Stored dataset items:
⁂

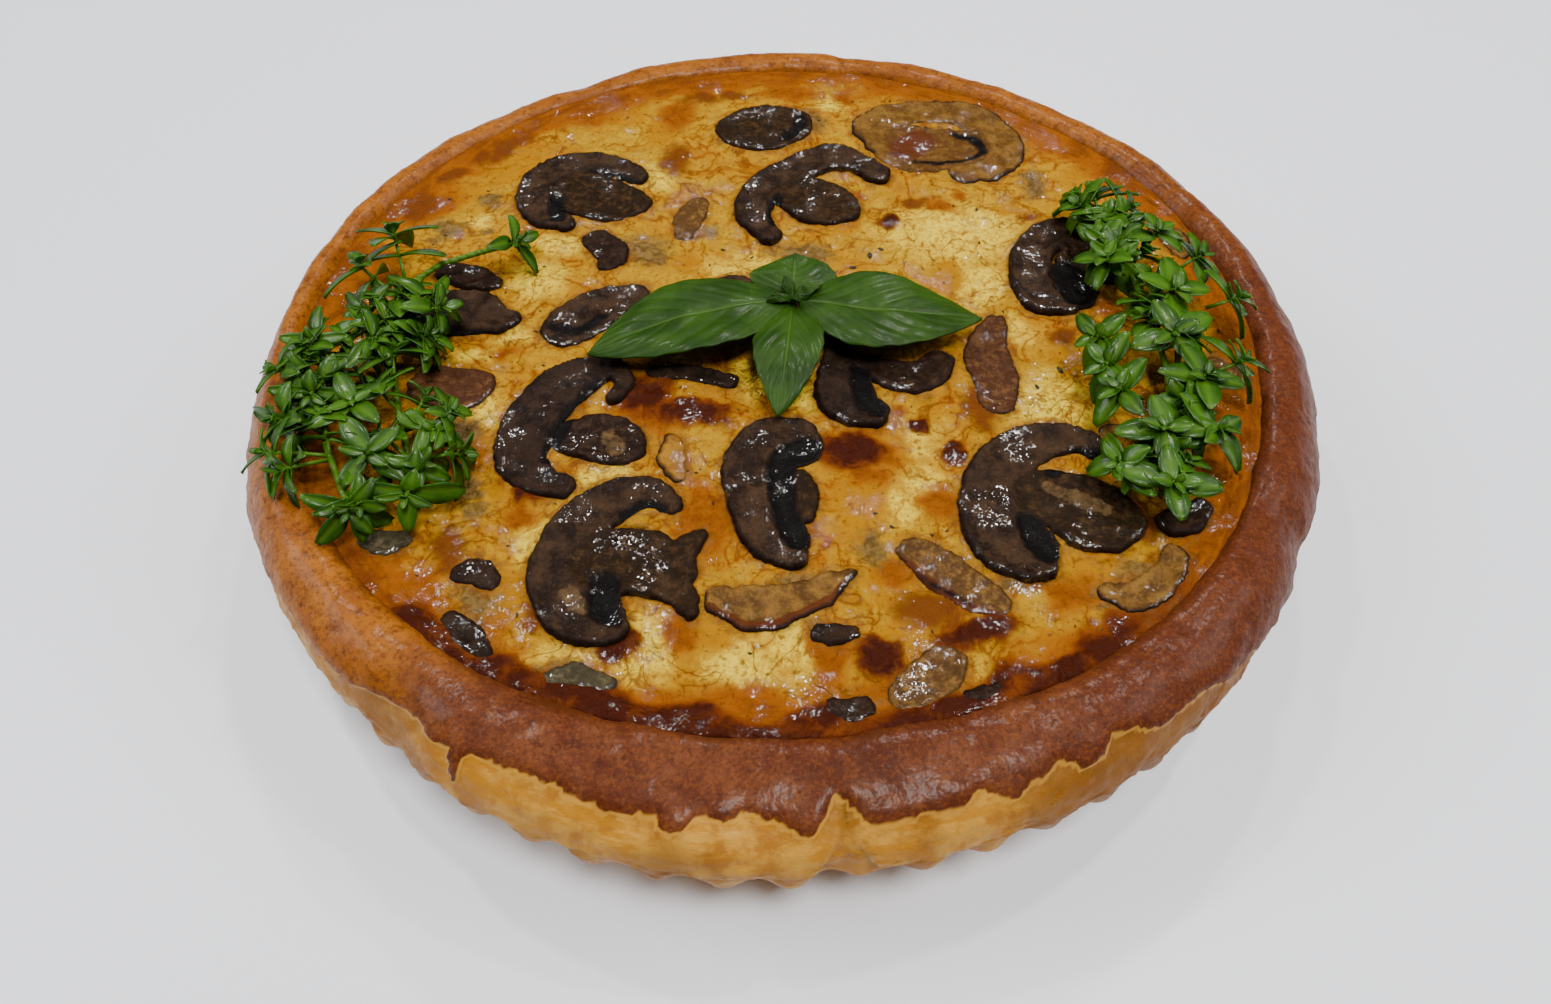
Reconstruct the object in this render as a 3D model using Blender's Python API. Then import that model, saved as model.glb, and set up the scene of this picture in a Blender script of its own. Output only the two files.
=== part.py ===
# A round mushroom quiche, whole and uncut: a fluted pastry case with a browned rolled rim, a
# baked custard filling, fried mushroom slices baked into its top, a sprig of sweet basil in the
# middle and a bunch of bush basil on the left and on the right.
# Millimetres are used for the driving sizes and turned into metres as the points are made.
# The origin is at the middle of the flat base, Z points up, and the front of the quiche is at -Y.

import math
import random

import bmesh
import bpy
from mathutils import Vector

MM = 0.001                 # one millimetre in metres
GAP = 0.35                 # clearance between neighbouring pieces

# Pastry case
FLUTES = 64                # pleats round the case
SEGMENTS = 2 * FLUTES      # one point on each pleat and one in each valley
RIM_RADIUS = 125.6         # widest radius of the rolled rim
RIM_OVAL = 0.9             # how much deeper than wide the case is
RIM_HEIGHT = 38.3          # top of the rim
LIP_HEIGHT = 20.3          # under side of the rim, where the pleated wall starts
FLOOR_HEIGHT = 5.0         # thickness of the pastry under the filling
EDGE_RADIUS = 109.6        # mean radius at which the filling meets the rim

# Filling
FILLING_EDGE_HEIGHT = 35.0
FILLING_HEIGHT = 36.4
WAVE_HEIGHT = 0.35         # gentle waves in the baked top
FILLING_SEGMENTS = 64
FILLING_RINGS = (0.2, 0.42, 0.62, 0.8, 0.93)   # shares of the edge radius with a ring of points

# Mushroom slices
SLICE_SINK = 1.6           # how deep a slice lies in the custard
SLICE_ROUNDING = 0.8       # chamfer round the upper edge of a slice

# Leaves
LEAF_THICKNESS = 0.7
SMALL_LEAF_THICKNESS = 0.8
RANDOM_SEED = 17


def clear_scene():
    for obj in list(bpy.data.objects):
        bpy.data.objects.remove(obj, do_unlink=True)


def make_material(name, colour, roughness):
    material = bpy.data.materials.new(name)
    material.use_nodes = True
    shader = material.node_tree.nodes["Principled BSDF"]
    shader.inputs["Base Color"].default_value = (*colour, 1.0)
    shader.inputs["Roughness"].default_value = roughness
    shader.inputs["Metallic"].default_value = 0.0
    return material


def add_object(name, bm, material=None, smooth=True):
    """Turns a bmesh into an object with outward faces."""
    bmesh.ops.recalc_face_normals(bm, faces=bm.faces[:])
    mesh = bpy.data.meshes.new(name)
    bm.to_mesh(mesh)
    bm.free()
    obj = bpy.data.objects.new(name, mesh)
    bpy.context.scene.collection.objects.link(obj)
    if material:
        mesh.materials.append(material)
    if smooth:
        mesh.shade_smooth()
        mesh.set_sharp_from_angle(angle=math.radians(40.0))
    return obj


def combine(target, others, operation, solver="EXACT"):
    """Joins or cuts a target with a collection of other objects, applies it and removes them."""
    collection = bpy.data.collections.new(target.name + "_operands")
    bpy.context.scene.collection.children.link(collection)
    for other in others:
        bpy.context.scene.collection.objects.unlink(other)
        collection.objects.link(other)
        other.hide_render = True
        other.display_type = "WIRE"
    modifier = target.modifiers.new("combine", "BOOLEAN")
    modifier.operation = operation
    modifier.operand_type = "COLLECTION"
    modifier.collection = collection
    modifier.solver = solver
    depsgraph = bpy.context.evaluated_depsgraph_get()
    result = bpy.data.meshes.new_from_object(target.evaluated_get(depsgraph))
    target.modifiers.clear()
    target.data = result
    for other in others:
        bpy.data.objects.remove(other, do_unlink=True)
    bpy.data.collections.remove(collection)
    if operation == "UNION":
        keep_outer_shell(result)
    return target


def keep_outer_shell(mesh):
    """Fills the hollows that fusing seals and drops loose scraps: only the largest shell stays."""
    bm = bmesh.new()
    bm.from_mesh(mesh)
    unseen = set(bm.verts)
    shells = []
    while unseen:
        shell = {unseen.pop()}
        edge_of_shell = list(shell)
        while edge_of_shell:
            vert = edge_of_shell.pop()
            for edge in vert.link_edges:
                other = edge.other_vert(vert)
                if other in unseen:
                    unseen.remove(other)
                    shell.add(other)
                    edge_of_shell.append(other)
        shells.append(shell)
    largest = max(shells, key=len)
    spare = [vert for shell in shells if shell is not largest for vert in shell]
    bmesh.ops.delete(bm, geom=spare, context="VERTS")
    bm.to_mesh(mesh)
    bm.free()


def bump(angle, centre_degrees, width_degrees):
    """A soft local bump of height 1 round one direction of the quiche."""
    away = (math.degrees(angle) - centre_degrees + 180.0) % 360.0 - 180.0
    return math.exp(-((away / width_degrees) ** 2))


# Pastry case


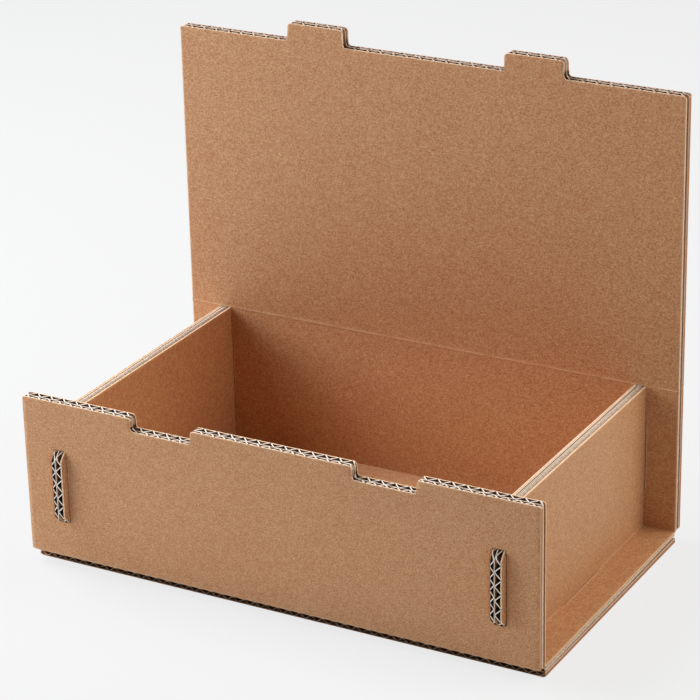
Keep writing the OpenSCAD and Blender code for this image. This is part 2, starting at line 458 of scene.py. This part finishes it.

⁂

**Task requirements**: Return the listing above in its exact form.

**The output**:
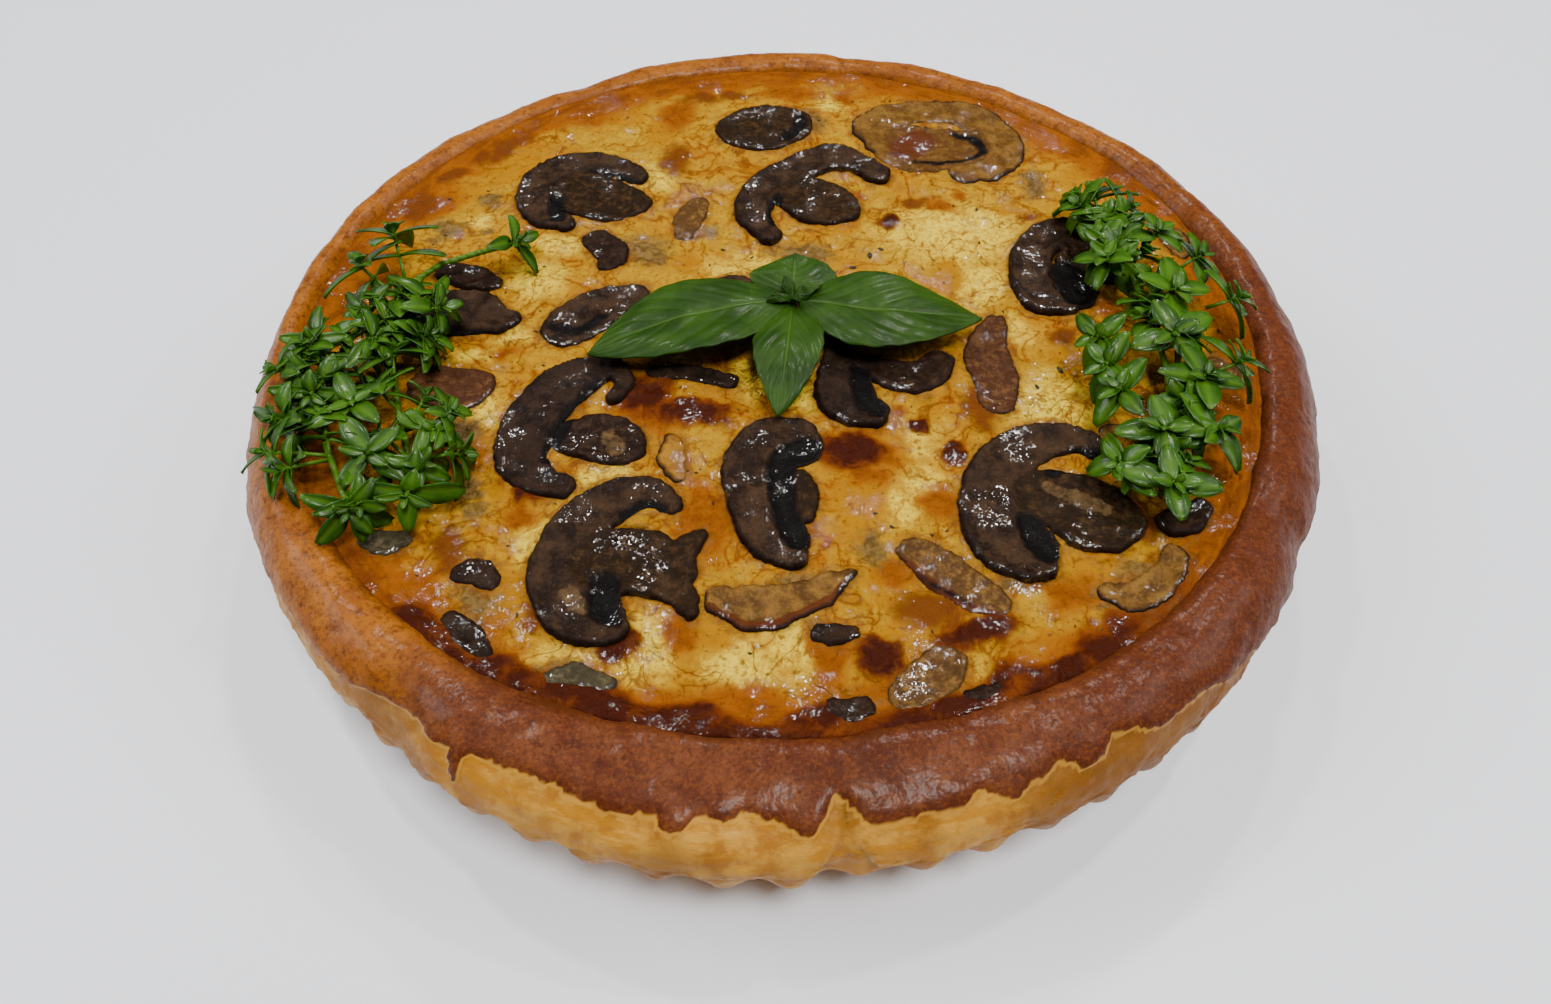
Reconstruct the object in this render as a 3D model using Blender's Python API. Then import that model, saved as model.glb, and set up the scene of this picture in a Blender script of its own. Output only the two files.
=== part.py ===
# A round mushroom quiche, whole and uncut: a fluted pastry case with a browned rolled rim, a
# baked custard filling, fried mushroom slices baked into its top, a sprig of sweet basil in the
# middle and a bunch of bush basil on the left and on the right.
# Millimetres are used for the driving sizes and turned into metres as the points are made.
# The origin is at the middle of the flat base, Z points up, and the front of the quiche is at -Y.

import math
import random

import bmesh
import bpy
from mathutils import Vector

MM = 0.001                 # one millimetre in metres
GAP = 0.35                 # clearance between neighbouring pieces

# Pastry case
FLUTES = 64                # pleats round the case
SEGMENTS = 2 * FLUTES      # one point on each pleat and one in each valley
RIM_RADIUS = 125.6         # widest radius of the rolled rim
RIM_OVAL = 0.9             # how much deeper than wide the case is
RIM_HEIGHT = 38.3          # top of the rim
LIP_HEIGHT = 20.3          # under side of the rim, where the pleated wall starts
FLOOR_HEIGHT = 5.0         # thickness of the pastry under the filling
EDGE_RADIUS = 109.6        # mean radius at which the filling meets the rim

# Filling
FILLING_EDGE_HEIGHT = 35.0
FILLING_HEIGHT = 36.4
WAVE_HEIGHT = 0.35         # gentle waves in the baked top
FILLING_SEGMENTS = 64
FILLING_RINGS = (0.2, 0.42, 0.62, 0.8, 0.93)   # shares of the edge radius with a ring of points

# Mushroom slices
SLICE_SINK = 1.6           # how deep a slice lies in the custard
SLICE_ROUNDING = 0.8       # chamfer round the upper edge of a slice

# Leaves
LEAF_THICKNESS = 0.7
SMALL_LEAF_THICKNESS = 0.8
RANDOM_SEED = 17


def clear_scene():
    for obj in list(bpy.data.objects):
        bpy.data.objects.remove(obj, do_unlink=True)


def make_material(name, colour, roughness):
    material = bpy.data.materials.new(name)
    material.use_nodes = True
    shader = material.node_tree.nodes["Principled BSDF"]
    shader.inputs["Base Color"].default_value = (*colour, 1.0)
    shader.inputs["Roughness"].default_value = roughness
    shader.inputs["Metallic"].default_value = 0.0
    return material


def add_object(name, bm, material=None, smooth=True):
    """Turns a bmesh into an object with outward faces."""
    bmesh.ops.recalc_face_normals(bm, faces=bm.faces[:])
    mesh = bpy.data.meshes.new(name)
    bm.to_mesh(mesh)
    bm.free()
    obj = bpy.data.objects.new(name, mesh)
    bpy.context.scene.collection.objects.link(obj)
    if material:
        mesh.materials.append(material)
    if smooth:
        mesh.shade_smooth()
        mesh.set_sharp_from_angle(angle=math.radians(40.0))
    return obj


def combine(target, others, operation, solver="EXACT"):
    """Joins or cuts a target with a collection of other objects, applies it and removes them."""
    collection = bpy.data.collections.new(target.name + "_operands")
    bpy.context.scene.collection.children.link(collection)
    for other in others:
        bpy.context.scene.collection.objects.unlink(other)
        collection.objects.link(other)
        other.hide_render = True
        other.display_type = "WIRE"
    modifier = target.modifiers.new("combine", "BOOLEAN")
    modifier.operation = operation
    modifier.operand_type = "COLLECTION"
    modifier.collection = collection
    modifier.solver = solver
    depsgraph = bpy.context.evaluated_depsgraph_get()
    result = bpy.data.meshes.new_from_object(target.evaluated_get(depsgraph))
    target.modifiers.clear()
    target.data = result
    for other in others:
        bpy.data.objects.remove(other, do_unlink=True)
    bpy.data.collections.remove(collection)
    if operation == "UNION":
        keep_outer_shell(result)
    return target


def keep_outer_shell(mesh):
    """Fills the hollows that fusing seals and drops loose scraps: only the largest shell stays."""
    bm = bmesh.new()
    bm.from_mesh(mesh)
    unseen = set(bm.verts)
    shells = []
    while unseen:
        shell = {unseen.pop()}
        edge_of_shell = list(shell)
        while edge_of_shell:
            vert = edge_of_shell.pop()
            for edge in vert.link_edges:
                other = edge.other_vert(vert)
                if other in unseen:
                    unseen.remove(other)
                    shell.add(other)
                    edge_of_shell.append(other)
        shells.append(shell)
    largest = max(shells, key=len)
    spare = [vert for shell in shells if shell is not largest for vert in shell]
    bmesh.ops.delete(bm, geom=spare, context="VERTS")
    bm.to_mesh(mesh)
    bm.free()


def bump(angle, centre_degrees, width_degrees):
    """A soft local bump of height 1 round one direction of the quiche."""
    away = (math.degrees(angle) - centre_degrees + 180.0) % 360.0 - 180.0
    return math.exp(-((away / width_degrees) ** 2))


# Pastry case


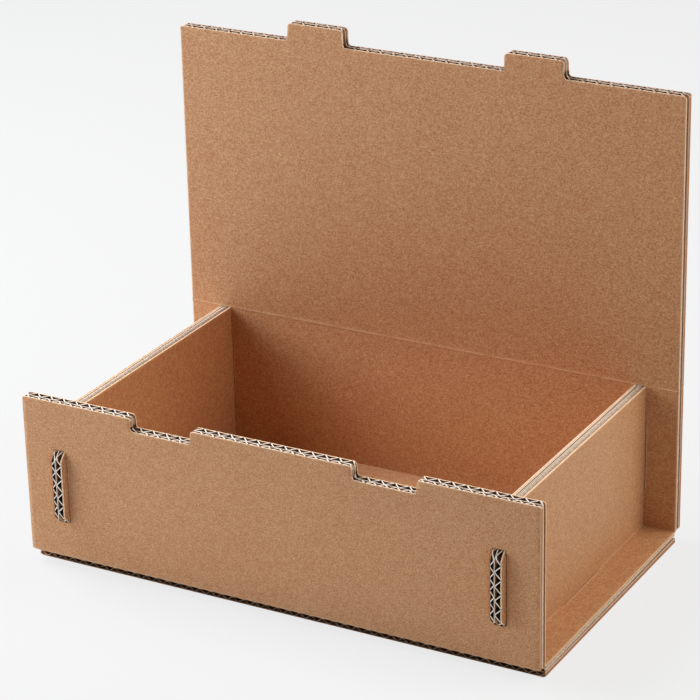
Keep writing the OpenSCAD and Blender code for this image. This is part 2, starting at line 458 of scene.py. This part finishes it.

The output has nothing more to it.